Perhaps because many battles have been won, workers have forgotten the struggles and triumphs that working men and women have brought to this country; the very reason why we have a reason to celebrate. Without the struggles of Labor we would not have the eight hour day, health and safety at the workplace, a minimum wage or a substantial and strong middle class. Labor Day was founded not only to recognize these great achievements from our past, but to realize that we still deserve better and to let people know about it. Why not return to the days when workers would stage massive parades, and have speakers and politicians come to their events in order to let them know of the issues concerning working families? This will not happen overnight, but it starts with the recognition that Labor Day has been taken over by vacationers and commercial interests, and needs to be reclaimed by those for whom it was intended.
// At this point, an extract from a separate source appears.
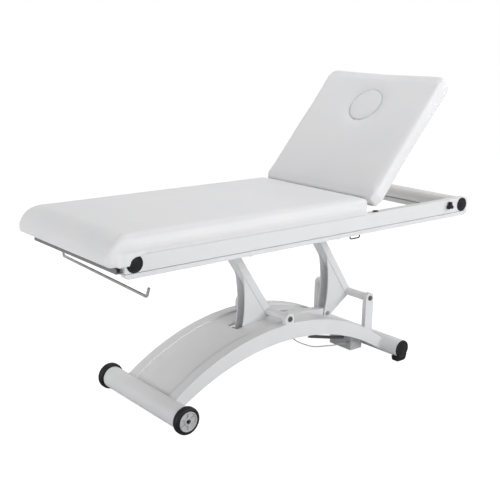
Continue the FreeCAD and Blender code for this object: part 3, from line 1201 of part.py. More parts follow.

That ends beginning in 2007, with the Massachusetts AFL-CIO Take Back Labor Day program and will build gradually until Labor Day lives up to its true intention: to honor the labor of working men and women and to respect the organizations through which they choose to collectively bargain, unions.
In the face of increasing globalization and the declining middle class, today we need Labor Day more than ever. We need to let the nation know why the United States is the wealthiest nation in the world. It is not because of corporations and big business, but because of the working men and women who toil every day to create the wealth of the corporate world. On this Labor Day feel free to enjoy a much-deserved rest, but also think about the past and present of the Labor Movement, and the rights that we deserve and earned through toil and turmoil, sacrifice, struggle, strike and strife throughout our storied and monumental history.